Treat every early customer as a source of the next one

Your first ten customers are not just revenue. They are your proof, your testimonials, and your referral engine. Most people are happy to recommend a small business they liked, but they rarely think to do it unprompted. So prompt them, at the right moment, without apology.

The best time to ask is right after you have delivered something the customer is visibly pleased with. A short, direct request works: “I am so glad this worked out. I am still building my client list, so if you know one person who needs the same thing, an introduction would mean a lot.” Make the ask small and specific. “One person” is easy; “tell everyone you know” is a burden nobody carries out.
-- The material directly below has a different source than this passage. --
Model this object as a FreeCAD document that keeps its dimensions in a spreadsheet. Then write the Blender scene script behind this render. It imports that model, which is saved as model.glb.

Keep a simple record of who said yes and who said no

When you are chasing your first handful of customers, it is tempting to run everything from memory. Do not. A single spreadsheet with names, the conversation you had, the result, and the next step will save you from the two worst outcomes: forgetting to follow up with someone who was interested, and pestering someone who already declined.

Track a few basics for each prospect:

  • How they heard about you, so you learn which channels actually work.
  • What they said they needed, in their own words, which sharpens your offer.
  • Whether they bought, hesitated, or declined, and why.
  • When you should reach out again, if at all.

Within a few weeks this record reveals a pattern. Perhaps everyone from the local market converts while online strangers rarely do, or a particular objection keeps appearing. Those signals tell you where to spend your limited time and how to adjust your pitch.

Finding ten customers will feel awkward, slow, and personal, because it is all three. But every established business you admire once stood exactly where you are, hunting for a single yes. Get those first ten, listen hard to what they tell you, and you will have something far more valuable than a marketing plan. You will have proof that people will pay for what you make, and a clear map of how to reach the next ten.